Как ценил и любил музыку слова. Особенно — смешного слова. Каким был превосходным рассказчиком. Лучше многих знал, что иные слова сами по себе могут быть ужасно смешными.
Бывало и так, что и несмешные слова вдруг становились у Ильфа смешными.
В качестве примера привел фразу: "Вчера ел тельное. Странное блюдо. Потом надел исподнее и поехал в ночное".
Сказал и засмеялся, ожидая схожей реакции.
А барышня молчит.
Потом, смотрю, барышня начала мяться.
"А что такое ночное?", — спрашивает.
Терпеливо объясняю, что ночное — это пастьба лошадей ночью в летнее время. И вообще, дело не в этом. Мол, музыка слова…
Барышня наморщила лобик. Соображает.
"Ничего не понимаю, — наконец говорит, — глупость какая-то… Никогда не поверю, чтобы писатель Ильф по ночам, вместо того чтобы спать, пас лошадей!"
"Я обращаюсь к Богу, прошу помочь мне, потому что мне нужна помощь, я уже без сил, я в отчаянии оттого, что каждый день принимаю, как пытку.
И Господь услышал меня!
И, знаете, что Он мне сказал? "Сделай, сын мой, еще одно усилие и терпи".
Делать нечего, напрягся я из последних сил, и сделал так, как велел Создатель.
А толку никакого!
Я опять к Господу.
Как же так, говорю, Господи, я все сделал, как Ты велел, а результат нулевой?
А Господь опять за старое. "Сделай, сын мой, еще одно усилие и терпи".

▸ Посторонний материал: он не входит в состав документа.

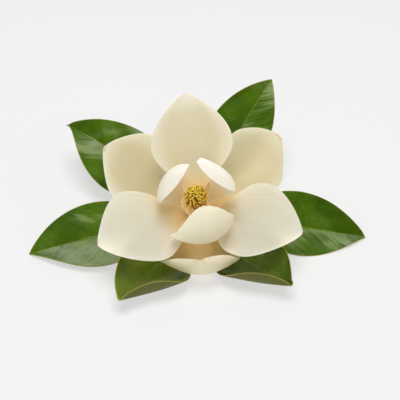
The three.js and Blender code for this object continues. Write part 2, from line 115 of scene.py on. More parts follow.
LEAVES = [
    Group(name="leaf_back_left", drop=16, azimuth=137, length=180,
          half_width=41, widest_at=0.9, blunt=0.82, lopsided=0.01,
          rise=[21, 7, 9], sway=[0, 1, 12], twist=[-2, -10, 2],
          left=Group(fold=[12, 2, 28], cup=[4, -20, 29]),
          right=Group(fold=[15, 6, 35], cup=[5, -24, 44])),
    Group(name="leaf_back_right", drop=16, azimuth=61, length=174,
          half_width=34, widest_at=0.91, blunt=0.91, lopsided=0.01,
          rise=[27, 26, 16], sway=[0, 0, -3], twist=[1, 1, 20],
          left=Group(fold=[15, 9, 26], cup=[5, -8, 26]),
          right=Group(fold=[15, 9, 14], cup=[5, -7, 4])),
    Group(name="leaf_left", drop=16, azimuth=197, length=165,
          half_width=43, widest_at=1.03, blunt=0.86, lopsided=0.09,
          rise=[0, -5, -5], sway=[1, -3, 4], twist=[3, -8, -1], rests=True,
          left=Group(fold=[9, 8, 13], cup=[1, -1, 3]),
          right=Group(fold=[27, 12, 24], cup=[12, 0, 19])),
    Group(name="leaf_right", drop=16, azimuth=-13, length=166,
          half_width=37, widest_at=1.07, blunt=0.79, lopsided=0,
          rise=[9, -8, -4], sway=[1, 8, 6], twist=[-3, 17, 11], rests=True,
          left=Group(fold=[24, 13, 23], cup=[12, 1, 20]),
          right=Group(fold=[21, 8, 17], cup=[10, -5, 10])),
    Group(name="leaf_front_left", drop=20, azimuth=-113, length=148,
          half_width=40, widest_at=1.3, blunt=0.83, lopsided=0.17,
          rise=[-14, 1, 20], sway=[-1, -9, 10], twist=[-1, -1, -23], rests=True,
          left=Group(fold=[-12, -16, -14], cup=[-11, 45, 170]),
          right=Group(fold=[-4, 27, 19], cup=[0, 36, 23])),
    Group(name="leaf_front_right", drop=20, azimuth=-61, length=142,
          half_width=38, widest_at=1.34, blunt=0.74, lopsided=-0.12,
          rise=[-16, 3, 21], sway=[4, 13, -1], twist=[9, 2, -5], rests=True,
          left=Group(fold=[-13, 13, 39], cup=[-2, 49, 53]),
          right=Group(fold=[7, -14, -27], cup=[-25, 44, 146])),
]

# ---- Sizes of the dressed pieces, in millimetres ----

TEPAL = Group(rows=72, half_columns=22, middle=1.25, margin=0.75, tip=0.35, rim=0.5, lift=0.5)
LEAF = Group(rows=120, half_columns=22, middle=0.95, margin=0.7, tip=0.3, rim=0.45, lift=0.9,
             petiole=2.9)
RIM_CROWDING = 1.6  # above 1 draws columns towards the margins
TIP_CROWDING = 0.85  # draws rows towards the tip
END_RIM = 0.15  # keeps a little thickness at a blade's very ends
MARGIN_MARK = 1.6  # how far in from the edge the margin's mark fades
FLOOR_GAP = 0.05  # no point of a leaf lies lower than this

# Unevenness of a blade: margin waves, one roll of its whole face, and a tepal's fine ribs. Start, foot
# and tip are the shares along between which they grow or fade.
WAVES = Group(count=3, fewest=1.2, most=3.2, slant=1.5, start=(0.2, 0.6))
ROLL = Group(share=0.35, cycles=1.3, slant=2.2)
RIBS = Group(height=0.07, across=26, foot=(0.1, 0.4), tip=(1, 0.8))

# Uneven tepal margins: for the left side (1) and the right (-1), the share of the width that they
# swing, how many swings they make along the tepal, and where one starts. They grow between two shares.
RIPPLES_START = (0.3, 0.5)
RIPPLES = {
    "tepal_inner_left": {1: (0.01, 2.6, 0.62), -1: (0.02, 2.2, 0.3)},
    "tepal_inner_right": {1: (0.02, 2.6, 0.62), -1: (0.01, 2.6, 0.62)},
    "tepal_inner_front": {1: (0.03, 3.2, 0.55), -1: (0.04, 3.4, 0.5)},
    "tepal_middle_left": {1: (0.012, 3, 0.2), -1: (0.01, 2, 0.1)},
    "tepal_middle_right": {1: (0.01, 2.4, 0.3), -1: (0.015, 3, 0.6)},
    "tepal_outer_right": {1: (0.015, 2.6, 0.3), -1: (0.012, 3, 0.4)},
    "tepal_outer_left": {1: (0.012, 2.2, 0.1), -1: (0.015, 3, 0.7)},
}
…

И так сто раз! С тем же результатом. Я прошу, Он свое талдычит.
У меня складывается впечатление, что Господь уже давно не вслушивается в просьбы людей. Просто, чтобы отделаться от просителей, наверху заводят патефон с одной и той же пластинкой, на которой записаны тривиальные советы".
"Все знаменитые романы имеют тот вид, — законченный (окончательный) для читателя (и для автора!), — который имеют.
Недаром, когда писателя спрашивают, хотел бы он что-нибудь изменить в своем давно или недавно написанном романе, он обычно в ужасе мотает головой. Он хранит тайну создания своего произведения.
Все великие романы витали, так сказать, в воздухе еще до того, как писатель начал писать первое слово. Он, как скульптор, работающий с камнем: отсек ненужное и оставил то, что изменить нельзя.
Отсекая ненужное, автор лишь выполняет миссию, возложенную на него провидением".